De Fiorito al Maradona eterno: cómo llegó Diego a ser leyenda, en sus propias palabras.
“Empiezo este libro en La Habana”. Ese es el comienzo de la autobiografía de Diego Armando Maradona, el Diez, que en ese momento pisaba los 40 años y ya estaba con el corazón en alerta roja. En Yo soy el Diego de la gente, con realización de Daniel Arcucci y Ernesto Cherquis Bialo, se puede hacer un recorrido en primera persona de cómo un pibe de Villa Fiorito le ganó a la pobreza, al flagelo de las operetas mediáticas y al revanchismo de los poderosos y terminó mirando al mundo entero desde arriba.
Con esa luz mental que tienen los genios, ya desde pibe sabía encontrar en el bolo “una paz única”, ese sentimiento de tranquilidad que solamente el fútbol le pudo dar en los 60 años frenéticos que vivió. Dominar cosas con su pie izquierdo, entonces, fue una obsesión que nació con él: “Todo lo que hacía, cada paso que daba tenía que ver con eso, con la pelota. Si la Tota me mandaba a buscar algo, yo me llevaba cualquier cosa que se pareciera a una pelota para ir jugando con el pie: podía ser una naranja, un bollo de papel o trapos. Así subía las escaleras del puente sobre las vías: saltando en una pata, la derecha, y llevando lo que fuera en la zurda, tac, tac, tac…”.
De “empezar a hacerle el gol a los ingleses” esquivando los varillazos de Don Diego cuando rompía las zapatillas nuevas (que tanto costaban comprar), a romperla toda en el Estrella Roja de Fiorito, las 136 victorias seguidas con los Cebollitas, las inferiores y el debut en Argentinos hasta ser campeón con Boca no pasaron ni diez años: “Tuve que madurar demasiado rápido. Conocí la envidia de los otros, no la entendía, me encerraba en la pieza y me ponía a llorar. Maduré de golpe. Me empecé a cuidar de lo que hablaba pero eso no es tan fácil. Nadie se pudo haber imaginado en aquel momento lo que hoy me pasa”.
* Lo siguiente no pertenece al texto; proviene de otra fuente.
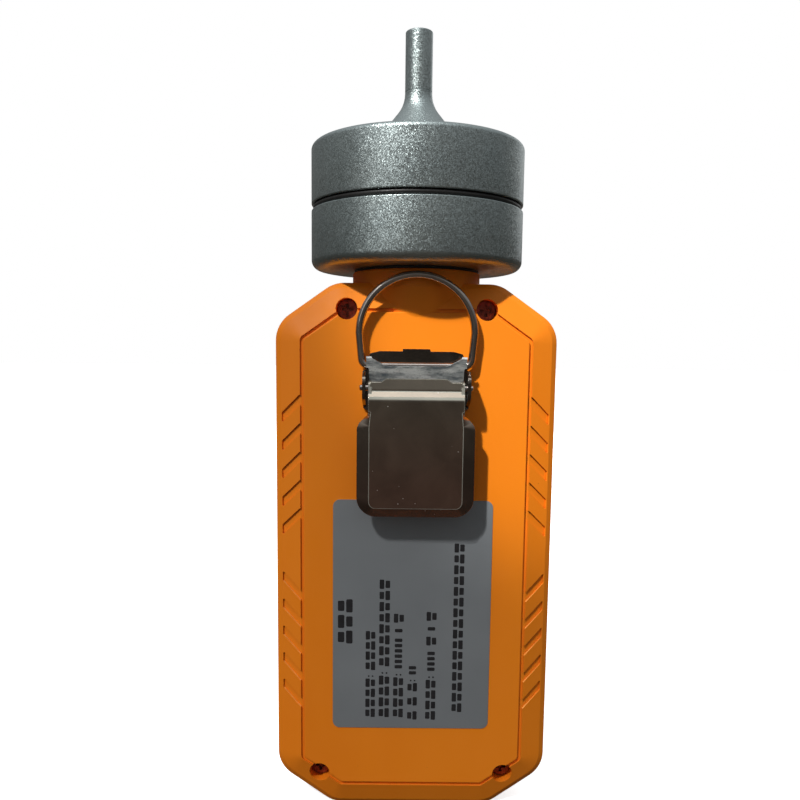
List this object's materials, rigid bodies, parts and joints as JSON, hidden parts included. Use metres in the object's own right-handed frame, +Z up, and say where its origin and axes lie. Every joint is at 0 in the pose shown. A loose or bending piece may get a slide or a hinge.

A medida que Pelusa iba siendo más y más famoso, también se iba forjando el Maradona mítico, ese que con sus actos demostraba que su visión panorámica excedía el marcado de la cancha: tenía 19 años cuando le pidió a Don Diego que no trabaje más, apenas 20 cuando inventó de la nada su pase a Boca en una entrevista y la misma edad cuando le paró el carro al “Abuelo”, el histórico barra bostero. Esa noche en La Candela se puso la piel de “gran capitán”, como a él le gustaba pensarse, y se ganó el respeto de todos sus compañeros: “Así era yo, no me callaba nada. Si estaba seguro de lo que sentía, lo decía. ¿Y qué? ¿Por qué no iba a hacerlo? ¿Porque había salido de Fiorito?”.
Pero cada paso que daba siguiendo lo que él creía que tenía que hacer, también lo alejaban del resto: “La gente tiene que entender que Maradona no es una máquina de dar felicidad”, decía cuando no aguantaba más, casi como suplicando un permiso para vivir.
Entre el Mundial del ‘78 y el del ‘86 la Selección Argentina pasó años difíciles, la prensa y hasta los gobiernos se metían en el medio pero con la fuerza de sus sueños, Maradona se acopló a Bilardo para ganar la segunda estrella. Y la ganaron. Dijo el Diez: “Nuestra fuerza y nuestra unión había nacido precisamente de ahí, de la bronca... De la bronca que nos daba haber tenido que luchar contra todo. Así tenía que ser, ¿no?, ¡si era un equipo mío! Un equipo hecho desde abajo y contra todos”.
Ya con la copa en la vitrina, su gloria futbolística, donde pudo “recuperar algo de las Malvinas” simbólicamente, el pibe que salió de la nada no perdía el panorama del todo: “Fue un extraordinario triunfo del fútbol argentino, que lamentablemente todavía no se volvió a repetir, pero nada más que eso... Nuestro triunfo no bajó el precio del pan... Ojalá pudiéramos los futbolistas resolver los problemas de la gente con nuestras jugadas, ¡cuánto mejor estaríamos!”
A la vuelta, desde el balcón de Casa Rosada se sentía “muy cerca de la gente; si hubiera sido por mí, agarraba la bandera y salía corriendo, me metía entre ellos…”. Si antes ya era el mejor futbolista del mundo, deportista de élite, el argentino más famoso, campeonar en México le dio las mieles de la gloria y las espinas de la fama y el ojo permanente de la opinión pública que lo juzga día por día aún muerto.
De aquel pico nunca pudo bajarse y desde allá arriba, “íntimamente sentía que todo eso era demasiado... Yo sólo había ganado un Mundial”.